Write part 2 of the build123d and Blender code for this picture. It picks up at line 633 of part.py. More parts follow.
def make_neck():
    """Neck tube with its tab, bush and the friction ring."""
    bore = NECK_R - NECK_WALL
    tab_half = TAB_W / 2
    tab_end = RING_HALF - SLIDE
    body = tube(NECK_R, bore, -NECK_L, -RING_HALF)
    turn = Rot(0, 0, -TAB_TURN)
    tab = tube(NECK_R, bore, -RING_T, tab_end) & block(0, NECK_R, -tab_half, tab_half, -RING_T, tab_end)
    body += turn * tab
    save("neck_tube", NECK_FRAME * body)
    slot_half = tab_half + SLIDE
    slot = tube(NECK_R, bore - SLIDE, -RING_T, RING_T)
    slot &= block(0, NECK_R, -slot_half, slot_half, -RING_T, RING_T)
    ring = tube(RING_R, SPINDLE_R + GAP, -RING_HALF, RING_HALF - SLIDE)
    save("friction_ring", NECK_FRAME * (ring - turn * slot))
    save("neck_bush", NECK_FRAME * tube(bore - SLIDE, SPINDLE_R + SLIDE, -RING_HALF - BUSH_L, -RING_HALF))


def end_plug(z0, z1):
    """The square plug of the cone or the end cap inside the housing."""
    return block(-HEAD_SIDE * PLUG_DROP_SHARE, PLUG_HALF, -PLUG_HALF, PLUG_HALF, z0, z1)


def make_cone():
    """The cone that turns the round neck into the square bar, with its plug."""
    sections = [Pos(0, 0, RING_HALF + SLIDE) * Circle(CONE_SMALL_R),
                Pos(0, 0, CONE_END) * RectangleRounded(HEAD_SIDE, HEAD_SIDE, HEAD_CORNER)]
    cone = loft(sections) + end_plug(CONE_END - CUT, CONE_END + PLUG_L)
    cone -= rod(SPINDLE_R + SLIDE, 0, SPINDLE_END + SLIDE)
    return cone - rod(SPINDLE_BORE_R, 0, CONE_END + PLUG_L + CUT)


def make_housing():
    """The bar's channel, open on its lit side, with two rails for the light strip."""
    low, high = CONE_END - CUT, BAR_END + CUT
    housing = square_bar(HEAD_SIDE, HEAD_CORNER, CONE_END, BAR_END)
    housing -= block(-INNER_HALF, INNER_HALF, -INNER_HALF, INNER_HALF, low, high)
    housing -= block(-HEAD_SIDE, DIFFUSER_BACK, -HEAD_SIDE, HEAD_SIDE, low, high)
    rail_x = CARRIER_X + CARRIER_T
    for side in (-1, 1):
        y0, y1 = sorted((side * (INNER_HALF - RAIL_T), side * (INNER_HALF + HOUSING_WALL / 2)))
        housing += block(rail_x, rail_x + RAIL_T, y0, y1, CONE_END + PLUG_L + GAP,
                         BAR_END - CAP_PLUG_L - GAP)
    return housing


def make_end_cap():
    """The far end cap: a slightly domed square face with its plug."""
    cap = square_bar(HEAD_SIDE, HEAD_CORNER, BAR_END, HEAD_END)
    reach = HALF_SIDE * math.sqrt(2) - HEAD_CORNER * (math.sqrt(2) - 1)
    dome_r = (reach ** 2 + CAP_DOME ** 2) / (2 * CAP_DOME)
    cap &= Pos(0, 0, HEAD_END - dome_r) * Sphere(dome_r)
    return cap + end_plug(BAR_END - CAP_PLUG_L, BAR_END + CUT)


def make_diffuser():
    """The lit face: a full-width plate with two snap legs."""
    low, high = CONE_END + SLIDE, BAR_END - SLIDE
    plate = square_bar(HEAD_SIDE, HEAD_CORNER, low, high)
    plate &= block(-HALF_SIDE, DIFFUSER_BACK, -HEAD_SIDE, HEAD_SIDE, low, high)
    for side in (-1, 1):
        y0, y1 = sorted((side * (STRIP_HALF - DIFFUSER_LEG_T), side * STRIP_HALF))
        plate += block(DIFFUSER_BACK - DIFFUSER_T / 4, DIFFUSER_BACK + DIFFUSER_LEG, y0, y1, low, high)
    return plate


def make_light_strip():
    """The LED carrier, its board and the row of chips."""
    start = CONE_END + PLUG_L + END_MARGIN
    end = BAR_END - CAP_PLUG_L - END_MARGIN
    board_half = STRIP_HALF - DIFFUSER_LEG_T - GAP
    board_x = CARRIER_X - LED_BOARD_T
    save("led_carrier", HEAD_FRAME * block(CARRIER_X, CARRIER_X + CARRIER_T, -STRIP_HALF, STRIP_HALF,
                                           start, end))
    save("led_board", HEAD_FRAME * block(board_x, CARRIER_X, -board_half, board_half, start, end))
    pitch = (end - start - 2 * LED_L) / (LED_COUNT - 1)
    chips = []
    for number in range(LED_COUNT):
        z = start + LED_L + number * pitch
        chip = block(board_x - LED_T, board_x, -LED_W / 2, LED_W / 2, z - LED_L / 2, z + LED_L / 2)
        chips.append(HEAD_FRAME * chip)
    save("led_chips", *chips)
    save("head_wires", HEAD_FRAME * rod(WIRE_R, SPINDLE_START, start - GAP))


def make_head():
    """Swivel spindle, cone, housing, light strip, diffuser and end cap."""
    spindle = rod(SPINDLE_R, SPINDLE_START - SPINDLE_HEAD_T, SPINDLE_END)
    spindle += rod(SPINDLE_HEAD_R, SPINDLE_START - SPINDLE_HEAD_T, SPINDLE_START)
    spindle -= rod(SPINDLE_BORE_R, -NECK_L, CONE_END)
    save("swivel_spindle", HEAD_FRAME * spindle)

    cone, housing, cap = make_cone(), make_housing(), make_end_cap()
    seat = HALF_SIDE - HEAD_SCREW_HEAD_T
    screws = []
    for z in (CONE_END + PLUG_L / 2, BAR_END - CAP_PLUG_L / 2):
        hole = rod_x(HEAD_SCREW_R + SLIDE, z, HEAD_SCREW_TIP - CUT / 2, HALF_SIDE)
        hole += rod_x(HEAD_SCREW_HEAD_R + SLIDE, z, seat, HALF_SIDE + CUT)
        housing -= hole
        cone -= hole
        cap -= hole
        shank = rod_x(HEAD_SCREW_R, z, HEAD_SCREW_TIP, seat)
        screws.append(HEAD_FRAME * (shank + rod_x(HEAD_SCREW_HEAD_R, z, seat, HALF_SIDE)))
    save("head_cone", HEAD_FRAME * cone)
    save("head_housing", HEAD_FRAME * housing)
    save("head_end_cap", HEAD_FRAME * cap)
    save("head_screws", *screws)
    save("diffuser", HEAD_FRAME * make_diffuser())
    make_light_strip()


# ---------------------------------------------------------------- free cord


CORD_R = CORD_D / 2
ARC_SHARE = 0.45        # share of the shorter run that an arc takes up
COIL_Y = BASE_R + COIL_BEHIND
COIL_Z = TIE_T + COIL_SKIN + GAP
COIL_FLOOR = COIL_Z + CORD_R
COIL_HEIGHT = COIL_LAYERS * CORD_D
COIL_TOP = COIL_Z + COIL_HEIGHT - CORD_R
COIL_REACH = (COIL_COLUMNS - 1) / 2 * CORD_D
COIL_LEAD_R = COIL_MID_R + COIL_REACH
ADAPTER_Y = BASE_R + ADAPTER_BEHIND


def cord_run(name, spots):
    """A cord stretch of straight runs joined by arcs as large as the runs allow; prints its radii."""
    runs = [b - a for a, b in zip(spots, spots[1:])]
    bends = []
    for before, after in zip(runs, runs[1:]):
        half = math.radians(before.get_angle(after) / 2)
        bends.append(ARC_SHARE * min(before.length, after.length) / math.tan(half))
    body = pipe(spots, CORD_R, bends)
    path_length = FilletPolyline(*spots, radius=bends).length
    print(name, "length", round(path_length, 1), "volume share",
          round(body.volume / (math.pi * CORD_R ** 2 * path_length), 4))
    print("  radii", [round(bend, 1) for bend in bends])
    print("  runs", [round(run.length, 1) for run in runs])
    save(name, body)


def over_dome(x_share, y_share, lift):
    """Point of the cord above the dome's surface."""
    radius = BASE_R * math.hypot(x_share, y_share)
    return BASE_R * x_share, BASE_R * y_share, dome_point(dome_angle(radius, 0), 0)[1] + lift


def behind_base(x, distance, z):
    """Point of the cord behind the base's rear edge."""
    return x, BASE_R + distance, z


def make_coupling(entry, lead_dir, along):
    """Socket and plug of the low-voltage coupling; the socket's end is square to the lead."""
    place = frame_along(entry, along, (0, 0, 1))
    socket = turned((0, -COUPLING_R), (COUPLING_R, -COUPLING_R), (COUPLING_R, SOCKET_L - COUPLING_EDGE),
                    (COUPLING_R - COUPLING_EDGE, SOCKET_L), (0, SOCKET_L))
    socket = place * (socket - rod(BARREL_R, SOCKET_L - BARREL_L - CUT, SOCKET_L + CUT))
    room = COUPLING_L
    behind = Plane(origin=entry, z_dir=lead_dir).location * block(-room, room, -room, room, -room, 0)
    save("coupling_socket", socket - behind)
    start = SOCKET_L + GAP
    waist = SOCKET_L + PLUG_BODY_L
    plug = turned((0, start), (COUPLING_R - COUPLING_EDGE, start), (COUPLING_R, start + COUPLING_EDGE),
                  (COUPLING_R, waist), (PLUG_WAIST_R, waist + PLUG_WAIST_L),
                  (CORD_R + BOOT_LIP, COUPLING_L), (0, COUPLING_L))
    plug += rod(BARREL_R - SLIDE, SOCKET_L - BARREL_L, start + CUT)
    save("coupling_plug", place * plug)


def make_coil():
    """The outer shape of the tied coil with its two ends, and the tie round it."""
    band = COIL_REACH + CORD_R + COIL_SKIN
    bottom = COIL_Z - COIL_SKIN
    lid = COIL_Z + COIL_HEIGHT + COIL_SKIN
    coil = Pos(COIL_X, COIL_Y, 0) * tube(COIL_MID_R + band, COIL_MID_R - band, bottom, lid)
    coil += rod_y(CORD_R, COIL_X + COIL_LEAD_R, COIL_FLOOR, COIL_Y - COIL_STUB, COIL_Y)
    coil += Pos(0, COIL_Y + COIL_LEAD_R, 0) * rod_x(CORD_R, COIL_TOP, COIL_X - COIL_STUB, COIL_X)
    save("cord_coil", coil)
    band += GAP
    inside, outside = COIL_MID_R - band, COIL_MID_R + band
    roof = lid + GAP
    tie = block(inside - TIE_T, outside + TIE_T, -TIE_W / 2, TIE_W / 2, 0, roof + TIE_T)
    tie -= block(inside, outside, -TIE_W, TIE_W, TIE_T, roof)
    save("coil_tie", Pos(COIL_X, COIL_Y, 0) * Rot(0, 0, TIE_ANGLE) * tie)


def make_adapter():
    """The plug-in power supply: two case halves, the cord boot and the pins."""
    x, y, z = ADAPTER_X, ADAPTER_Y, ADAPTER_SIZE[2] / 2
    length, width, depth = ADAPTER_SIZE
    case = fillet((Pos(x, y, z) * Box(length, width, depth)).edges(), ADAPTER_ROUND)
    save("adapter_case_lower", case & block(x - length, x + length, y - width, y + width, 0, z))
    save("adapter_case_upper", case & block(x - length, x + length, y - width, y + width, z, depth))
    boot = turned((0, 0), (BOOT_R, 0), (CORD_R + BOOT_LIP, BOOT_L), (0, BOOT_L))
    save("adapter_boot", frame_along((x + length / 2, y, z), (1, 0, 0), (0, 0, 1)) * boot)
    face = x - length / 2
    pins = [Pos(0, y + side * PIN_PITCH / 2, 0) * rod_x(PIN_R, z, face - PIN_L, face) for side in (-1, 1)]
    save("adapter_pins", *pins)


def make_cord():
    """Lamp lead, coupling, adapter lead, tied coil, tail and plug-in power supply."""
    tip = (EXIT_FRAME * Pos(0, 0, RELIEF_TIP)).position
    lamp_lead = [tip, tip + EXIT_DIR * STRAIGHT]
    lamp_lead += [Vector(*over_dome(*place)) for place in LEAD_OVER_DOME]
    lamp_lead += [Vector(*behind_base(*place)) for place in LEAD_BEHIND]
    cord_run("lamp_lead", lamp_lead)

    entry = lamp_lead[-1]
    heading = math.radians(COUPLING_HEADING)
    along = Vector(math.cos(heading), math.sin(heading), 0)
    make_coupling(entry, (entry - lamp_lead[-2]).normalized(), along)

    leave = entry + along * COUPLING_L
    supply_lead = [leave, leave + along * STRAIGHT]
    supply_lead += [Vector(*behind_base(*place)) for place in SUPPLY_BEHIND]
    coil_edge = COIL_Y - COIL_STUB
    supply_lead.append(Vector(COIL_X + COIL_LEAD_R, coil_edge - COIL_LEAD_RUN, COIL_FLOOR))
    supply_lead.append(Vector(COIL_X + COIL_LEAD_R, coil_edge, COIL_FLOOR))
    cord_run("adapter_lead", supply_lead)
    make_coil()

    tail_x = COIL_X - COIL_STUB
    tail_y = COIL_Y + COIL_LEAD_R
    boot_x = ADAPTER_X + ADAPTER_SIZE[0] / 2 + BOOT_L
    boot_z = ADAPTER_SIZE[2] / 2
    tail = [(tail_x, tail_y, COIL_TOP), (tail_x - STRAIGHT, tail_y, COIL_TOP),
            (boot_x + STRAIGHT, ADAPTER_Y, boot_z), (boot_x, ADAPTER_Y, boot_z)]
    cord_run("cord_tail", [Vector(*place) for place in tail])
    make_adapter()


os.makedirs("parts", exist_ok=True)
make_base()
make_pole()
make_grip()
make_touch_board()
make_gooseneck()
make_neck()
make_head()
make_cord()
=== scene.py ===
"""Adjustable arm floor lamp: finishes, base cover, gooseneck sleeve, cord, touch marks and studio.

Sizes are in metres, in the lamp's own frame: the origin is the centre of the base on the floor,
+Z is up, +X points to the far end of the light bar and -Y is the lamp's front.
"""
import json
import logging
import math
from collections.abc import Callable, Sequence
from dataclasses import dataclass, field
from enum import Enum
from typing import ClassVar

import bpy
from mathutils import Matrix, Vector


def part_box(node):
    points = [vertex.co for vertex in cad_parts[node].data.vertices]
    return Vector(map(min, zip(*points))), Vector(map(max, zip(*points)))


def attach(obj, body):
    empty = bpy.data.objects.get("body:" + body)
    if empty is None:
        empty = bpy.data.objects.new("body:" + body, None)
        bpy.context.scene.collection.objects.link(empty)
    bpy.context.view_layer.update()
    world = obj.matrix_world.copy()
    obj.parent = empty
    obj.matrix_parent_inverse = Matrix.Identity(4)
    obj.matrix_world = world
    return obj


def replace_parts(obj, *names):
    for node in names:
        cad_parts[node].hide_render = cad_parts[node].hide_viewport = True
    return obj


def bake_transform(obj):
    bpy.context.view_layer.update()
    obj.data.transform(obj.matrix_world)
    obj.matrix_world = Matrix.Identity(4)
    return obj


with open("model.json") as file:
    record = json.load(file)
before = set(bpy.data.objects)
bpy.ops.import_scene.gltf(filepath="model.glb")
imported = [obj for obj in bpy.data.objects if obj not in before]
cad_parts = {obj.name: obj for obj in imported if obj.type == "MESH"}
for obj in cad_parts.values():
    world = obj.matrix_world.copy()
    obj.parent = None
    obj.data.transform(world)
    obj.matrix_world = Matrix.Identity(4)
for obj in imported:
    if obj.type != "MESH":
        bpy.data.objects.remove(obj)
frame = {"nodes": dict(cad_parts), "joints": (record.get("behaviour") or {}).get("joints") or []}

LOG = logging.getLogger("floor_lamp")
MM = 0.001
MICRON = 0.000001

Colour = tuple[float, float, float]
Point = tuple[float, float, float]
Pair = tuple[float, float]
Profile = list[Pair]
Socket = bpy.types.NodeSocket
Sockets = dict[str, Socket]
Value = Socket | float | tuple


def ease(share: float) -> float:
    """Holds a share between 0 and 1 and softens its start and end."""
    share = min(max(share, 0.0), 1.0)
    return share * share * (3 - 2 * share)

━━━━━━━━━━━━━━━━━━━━

§ **Problem to solve**
Within the listing above, locate the line containing "tail_x = COIL_X - COIL_STUB" and the line containing "from typing import ClassVar". Reproduce those two lines and all lines between them exactly, with nothing added.

§ **Exercise result**
    tail_x = COIL_X - COIL_STUB
    tail_y = COIL_Y + COIL_LEAD_R
    boot_x = ADAPTER_X + ADAPTER_SIZE[0] / 2 + BOOT_L
    boot_z = ADAPTER_SIZE[2] / 2
    tail = [(tail_x, tail_y, COIL_TOP), (tail_x - STRAIGHT, tail_y, COIL_TOP),
            (boot_x + STRAIGHT, ADAPTER_Y, boot_z), (boot_x, ADAPTER_Y, boot_z)]
    cord_run("cord_tail", [Vector(*place) for place in tail])
    make_adapter()


os.makedirs("parts", exist_ok=True)
make_base()
make_pole()
make_grip()
make_touch_board()
make_gooseneck()
make_neck()
make_head()
make_cord()
=== scene.py ===
"""Adjustable arm floor lamp: finishes, base cover, gooseneck sleeve, cord, touch marks and studio.

Sizes are in metres, in the lamp's own frame: the origin is the centre of the base on the floor,
+Z is up, +X points to the far end of the light bar and -Y is the lamp's front.
"""
import json
import logging
import math
from collections.abc import Callable, Sequence
from dataclasses import dataclass, field
from enum import Enum
from typing import ClassVar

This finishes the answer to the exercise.